__STATED GOAL__.
Return only the lines from the top of the material through the line marked by "return joints", unaltered.
** START SUPPLIED MATERIAL **
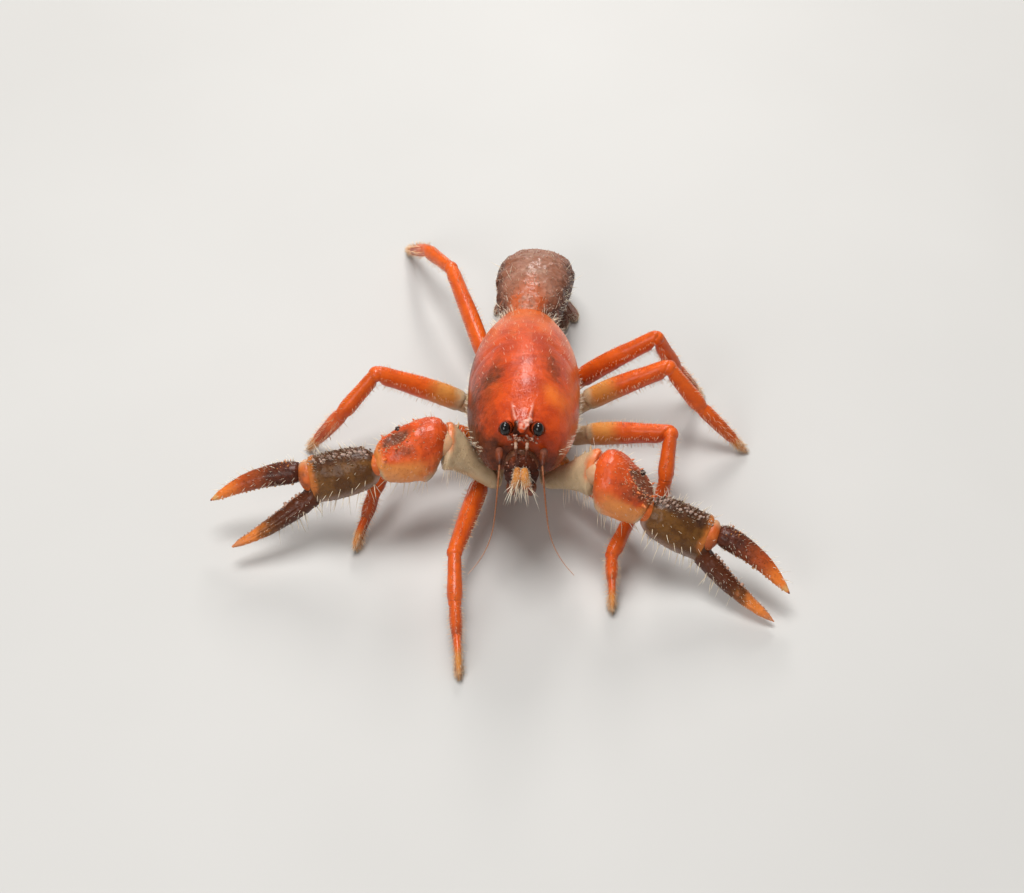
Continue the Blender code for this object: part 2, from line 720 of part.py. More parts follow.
def leg_joints(key):
    """Root, knee, wrist and foot of a walking leg; the foot's last rise brings it down to the floor."""
    side = SIDES[key[0]]
    joints = [body_point(side, LEG_ROOTS[key[1]])]
    *bends, (last_length, last_yaw) = LEG_POSES[key]
    for length, yaw, rise in bends:
        joints.append(joints[-1] + heading(yaw, rise) * length)
    drop = joints[-1].z
    joints.append(joints[-1] + heading(last_yaw, -math.degrees(math.asin(drop / last_length))) * last_length)
    return joints


def leg_up(key, stretch):
    """The direction square to a stretch and in its own upright plane."""
    yaw = LEG_POSES[key][stretch][1]
    return Vector((0, 0, 1)) if stretch == 0 else heading(yaw, 60)


def make_leg(key, collection):
    root, knee, wrist, foot = leg_joints(key)
    upper, carpus = (knee - root).normalized(), (wrist - knee).normalized()
    hand = (foot - wrist).normalized()
    knee_plane, wrist_plane = bisector(upper, carpus), bisector(carpus, hand)
    thin = LEG_SCALE[key[1]]
    sized = lambda rows: tuple((t, w * thin, h * thin) for t, w, h in rows)
    rings = stretch_rings(
        root, knee, sized(LEG_UPPER), leg_up(key, 0), LEG_SIDES,
        end_normal=knee_plane, end_gap=half_gap(upper, knee_plane), bow=LEG_BOW[key[1]],
    )
    mesh_object(f"leg_{key}_upper", rings, "shell_orange", collection)
    rings = stretch_rings(
        knee, wrist, sized(LEG_CARPUS), leg_up(key, 1), LEG_SIDES,
        knee_plane, wrist_plane, start_gap=half_gap(carpus, knee_plane),
    )
    chelate = key[1] in "23"
    palm = sized(HAND_PALM if chelate else LEG_PROPODUS)
    rings += stretch_rings(wrist, foot, palm, leg_up(key, 2), LEG_SIDES, wrist_plane)
    ahead = Vector((hand.x, hand.y, 0)).normalized()
    across = ahead.cross(Vector((0, 0, 1)))
    rings.append(oval(foot, across, ahead, FOOT_RADIUS * 0.8, FOOT_RADIUS, LEG_SIDES))
    lower = mesh_object(f"leg_{key}_lower", rings, "shell_orange", collection)
    if chelate:
        side = hand.cross(leg_up(key, 2)).normalized()
        up = side.cross(hand)
        length = (foot - wrist).length
        centres, sizes = [], []
        for t, w, h in HAND_FINGER:
            lift = HAND_SPREAD * math.sin(math.radians(HAND_TURN) * (t - HAND_PARTING) / (1 - HAND_PARTING))
            centres.append(wrist + hand * (length * t) + up * lift)
            sizes.append((w, h))
        finger = curved_tube("finger", centres, sizes, up, "shell_orange", collection, LEG_SIDES)
        fuse(lower, [finger], "UNION")


def spikes(spots, start, end, stations, up, outer, slot, collection):
    """Small cones that stand on a limb piece, each at its place along and turn from the upper edge."""
    along = (end - start).normalized()
    side = along.cross(up).normalized()
    up = side.cross(along)
    pieces = []
    for place, turn, radius, length in spots:
        half_width, half_height = curve_row(stations, place)
        a = math.radians(turn)
        foot = start + (end - start) * place
        foot += side * (outer * half_width * math.sin(a)) + up * (half_height * math.cos(a))
        out = (side * (outer * math.sin(a) / half_width) + up * (math.cos(a) / half_height)).normalized()
        rail = [foot - out * radius] + [foot + out * (length * height) for height, _ in SPINE]
        sizes = [(radius, radius)] + [(radius * width, radius * width) for _, width in SPINE]
        pieces.append(curved_tube("spike", rail, sizes, along, slot, collection, 6))
    return pieces


def finger_teeth(centres, sizes, inward, slot, collection):
    """Rounded teeth along a finger's cutting edge, biggest near its base."""
    pieces = []
    for i in range(TEETH):
        t = TEETH_START + TEETH_LENGTH * i / (TEETH - 1)
        place = t * (len(centres) - 1)
        k = min(int(place), len(centres) - 2)
        centre = centres[k].lerp(centres[k + 1], place - k)
        depth = sizes[k][1] + (sizes[k + 1][1] - sizes[k][1]) * (place - k)
        radius = TOOTH_RADIUS * (1 - TOOTH_LOSS * t) * random.uniform(0.75, 1.2)
        seat = centre + inward * (depth * TOOTH_SEAT)
        pieces.append(ball("tooth", seat, (radius,) * 3, slot, collection, 6, 4))
    return pieces


def press_hollow(rings, start, end, up, outer):
    """Presses the carpus's hollow into its rings."""
    place, turn, half_length, half_width, depth = HOLLOW
    along = (end - start).normalized()
    side = along.cross(up).normalized()
    up = side.cross(along)
    a = math.radians(turn)
    out = side * (outer * math.sin(a)) + up * math.cos(a)
    middle = start + (end - start) * place
    for ring in rings:
        for k, point in enumerate(ring):
            offset = point - middle
            if offset.dot(out) < 0:
                continue
            across = offset.dot(out.cross(along))
            share = (offset.dot(along) / half_length) ** 2 + (across / half_width) ** 2
            ring[k] = point - out * (depth * max(0.0, 1 - share) ** 1.5)


def palm_tubercles():
    """The palm's rows of tubercles as spots for spikes."""
    spots = []
    for turn, count, radius in PALM_ROWS:
        for k in range(count):
            place = PALM_ROW_START + PALM_ROW_LENGTH * k / (count - 1)
            spots.append((place, turn, radius * random.uniform(0.8, 1.2), radius * TUBERCLE_HEIGHT))
    return spots


def finger_line(root, way, lift, length, bow, rows):
    """The bowed centre line of a finger at the places of its table."""
    return [root + way * (length * t) + lift * (bow * math.sin(math.pi * t)) for t, *_ in rows]


def make_claw(letter, collection):
    """Ischium, merus, carpus, palm with the fixed finger, and moving finger."""
    outer = SIDES[letter]
    joints = [body_point(outer, CLAW_ROOT)]
    for length, yaw, rise in CLAW_POSES[letter][:4]:
        joints.append(joints[-1] + heading(yaw, rise) * length)
    ways = [(b - a).normalized() for a, b in zip(joints, joints[1:])]
    planes = [None] + [bisector(a, b) for a, b in zip(ways, ways[1:])] + [None]
    lean = Vector(CLAW_LEAN[letter])
    ups = (Vector((0, 0, 1)), Vector(MERUS_UP), lean, lean)
    slots = ("shell_cream", "shell_cream", "shell_orange", "claw_brown")
    tables = (CLAW_ISCHIUM, CLAW_MERUS, CLAW_CARPUS, CLAW_PALM)
    palm_up = ways[3].cross(lean).normalized().cross(ways[3])
    for i, part in enumerate(("ischium", "merus", "carpus", "palm")):
        start, end = joints[i], joints[i + 1]
        start_gap = half_gap(ways[i], planes[i]) if planes[i] else 0.0
        end_gap = half_gap(ways[i], planes[i + 1]) if planes[i + 1] else 0.0
        sides = CARPUS_SIDES if part == "carpus" else CLAW_SIDES
        rings = stretch_rings(
            start, end, tables[i], ups[i], sides, planes[i], planes[i + 1], start_gap, end_gap
        )
        spots = {"merus": MERUS_SPINES, "carpus": CARPUS_SPINES, "palm": palm_tubercles()}.get(part, ())
        extras = spikes(spots, start, end, tables[i], ups[i], outer, slots[i], collection)
        if part == "carpus":
            press_hollow(rings, start, end, lean, outer)
        if part == "palm":
            length, *turns = CLAW_POSES[letter][5]
            way, root = heading(*turns), end - palm_up * FINGER_DROP
            edge = way.cross(lean).normalized()
            lift = edge.cross(way)
            centres = finger_line(root, way, lift, length, -FIXED_BOW, FIXED_FINGER)
            sizes = [row[1:] for row in FIXED_FINGER]
            rings += [oval(c, edge, lift, *size, sides) for c, size in zip(centres, sizes)]
            extras += finger_teeth(centres, sizes, lift, slots[i], collection)
        piece = mesh_object(f"claw_{letter}_{part}", rings, slots[i], collection)
        if extras:
            fuse(piece, extras, "UNION")
    length, *turns = CLAW_POSES[letter][4]
    way, root = heading(*turns), joints[4] + palm_up * FINGER_RISE + ways[3] * FINGER_START
    lift = way.cross(lean).normalized().cross(way)
    centres = finger_line(root, way, lift, length, FINGER_BOW, MOVING_FINGER)
    sizes = [row[1:] for row in MOVING_FINGER]
    name = f"claw_{letter}_finger"
    finger = curved_tube(name, centres, sizes, lean, "claw_brown", collection, CLAW_SIDES)
    fuse(finger, finger_teeth(centres, sizes, -lift, "claw_brown", collection), "UNION")


def set_on_origin(collection):
    """Hangs every node on one empty, moved so that the model's box is centred and stands on Z = 0."""
    base = bpy.data.objects.new(NAME, None)
    corners = [thing.matrix_world @ v.co for thing in collection.objects for v in thing.data.vertices]
    low = Vector([min(p[k] for p in corners) for k in range(3)])
    high = Vector([max(p[k] for p in corners) for k in range(3)])
    for thing in collection.objects:
        thing.parent = base
    base.location = (-(low.x + high.x) / 2, -(low.y + high.y) / 2, -low.z)
    collection.objects.link(base)


def main():
    clear_scene()
    random.seed(7)
    collection = bpy.data.collections.new(NAME)
    bpy.context.scene.collection.children.link(collection)
    make_carapace(collection)
    make_sternum(collection)
    make_eyes(collection)
    make_face(collection)
    make_fan(make_abdomen(collection), collection)
    for key in LEG_POSES:
        make_leg(key, collection)
    for letter in SIDES:
        make_claw(letter, collection)
    set_on_origin(collection)


main()
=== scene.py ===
"""Looks of a lilly pilly burrowing crayfish at life size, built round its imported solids.

Sizes are in millimetres and angles in degrees, in the place where the solids were drawn; to_frame()
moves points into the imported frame, in metres. The animal faces -Y, its right side is at -X and the
floor is Z = 0. A table's last two columns are half widths and half heights, and its first column is
the share of the length, where the comment above it says nothing else.
"""

import math
import random

import bpy
import numpy as np
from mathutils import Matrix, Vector

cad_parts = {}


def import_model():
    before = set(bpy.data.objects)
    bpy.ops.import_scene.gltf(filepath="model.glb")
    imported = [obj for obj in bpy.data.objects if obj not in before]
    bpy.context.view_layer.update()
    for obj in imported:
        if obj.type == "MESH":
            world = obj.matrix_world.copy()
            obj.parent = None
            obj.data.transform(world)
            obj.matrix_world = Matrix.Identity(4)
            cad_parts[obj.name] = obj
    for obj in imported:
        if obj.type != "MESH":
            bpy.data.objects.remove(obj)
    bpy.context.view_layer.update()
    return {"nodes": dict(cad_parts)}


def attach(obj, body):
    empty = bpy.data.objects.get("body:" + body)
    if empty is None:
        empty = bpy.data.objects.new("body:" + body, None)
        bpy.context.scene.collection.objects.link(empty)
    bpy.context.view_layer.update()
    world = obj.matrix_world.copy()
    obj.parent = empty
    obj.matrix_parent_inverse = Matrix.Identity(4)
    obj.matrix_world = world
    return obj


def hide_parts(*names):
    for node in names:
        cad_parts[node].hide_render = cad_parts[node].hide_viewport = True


MM = 0.001
UP = np.array((0, 0, 1.0))
BASE = np.array((2.37, 0.24, 0.0))
GAP = 0.3
SKEW_REACH, SKEW_LEAN = 0.4, 1.6
SIDES = {"R": -1, "L": 1}

# Photograph: camera elevation, distance, focal length in pixels, and the pixel that shows the anchor point
PHOTO_SIZE = (1024, 893)
CAMERA_RISE, CAMERA_DISTANCE, CAMERA_FOCAL = 50.0, 220.0, 2420.0
CAMERA_ANCHOR = (0.0, -1.5, 10.0)
CAMERA_PIXEL = (523, 390)
SENSOR = 36.0

# How the body is held
BODY_PITCH, BODY_YAW = 14.0, 1.6
BODY_ORIGIN = np.array((0.05, -3.3, 4.66))

# Carapace: place along the body, half width, height of the back, height of the lower edge
CARAPACE = (
    (-9.4, 3.20, 8.7, 3.7), (-8.4, 3.85, 9.2, 3.1), (-7.0, 4.35, 9.6, 2.6), (-4.8, 4.90, 10.1, 2.0),
    (-1.5, 5.05, 10.4, 1.4), (2.0, 5.05, 10.3, 1.1), (5.0, 4.70, 9.9, 1.3), (7.4, 4.10, 9.2, 1.9),
    (9.2, 3.30, 8.5, 3.0), (10.3, 2.65, 8.1, 4.0),
)
CARAPACE_WAIST, CARAPACE_EDGE, CARAPACE_HEART = 0.46, 135.0, 5.5
FRONT_Y, REAR_Y = CARAPACE[0][0], CARAPACE[-1][0]
GROOVE_Y, GROOVE_SWEEP, GROOVE_DEPTH, GROOVE_WIDTH = 2.4, 6.4, 0.09, 0.5
FACE_BULGE, FACE_HEART, FACE_RINGS = 0.35, 5.6, 24
FLOOR_SIDES, FLOOR_RISE = 24, 0.5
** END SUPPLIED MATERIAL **
__SOLUTION FOR THIS PROBLEM__.
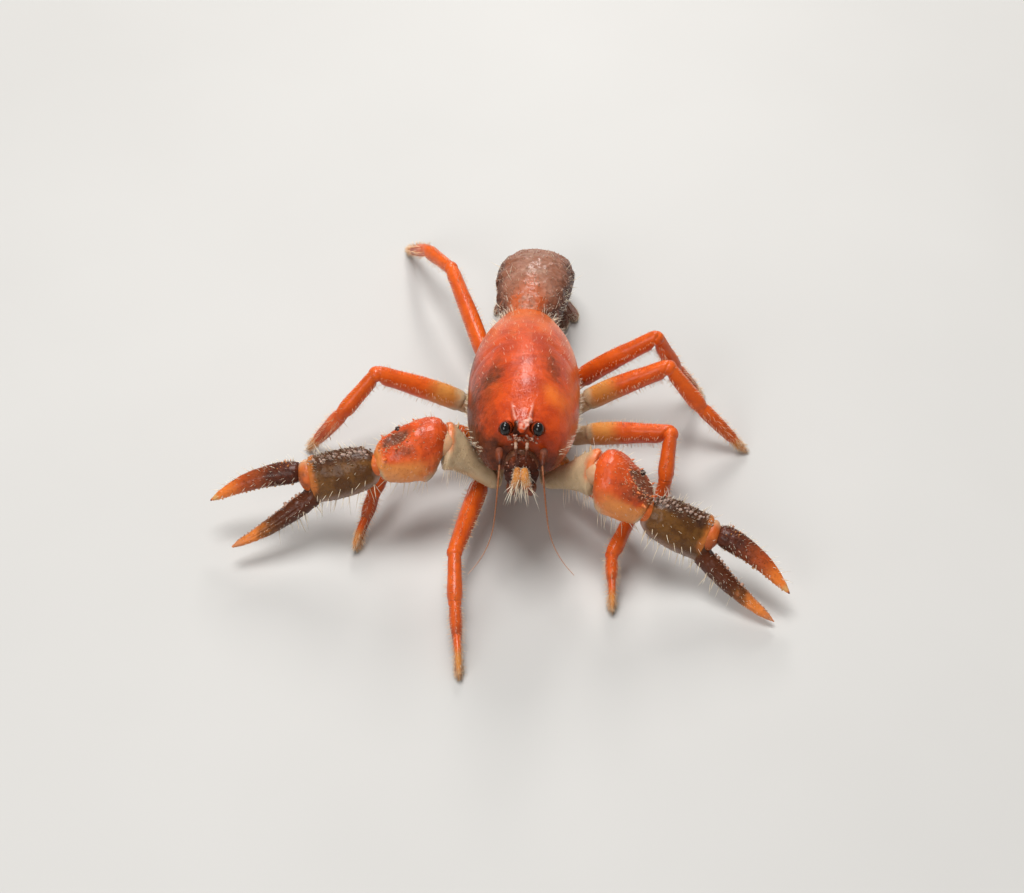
Continue the Blender code for this object: part 2, from line 720 of part.py. More parts follow.
def leg_joints(key):
    """Root, knee, wrist and foot of a walking leg; the foot's last rise brings it down to the floor."""
    side = SIDES[key[0]]
    joints = [body_point(side, LEG_ROOTS[key[1]])]
    *bends, (last_length, last_yaw) = LEG_POSES[key]
    for length, yaw, rise in bends:
        joints.append(joints[-1] + heading(yaw, rise) * length)
    drop = joints[-1].z
    joints.append(joints[-1] + heading(last_yaw, -math.degrees(math.asin(drop / last_length))) * last_length)
    return joints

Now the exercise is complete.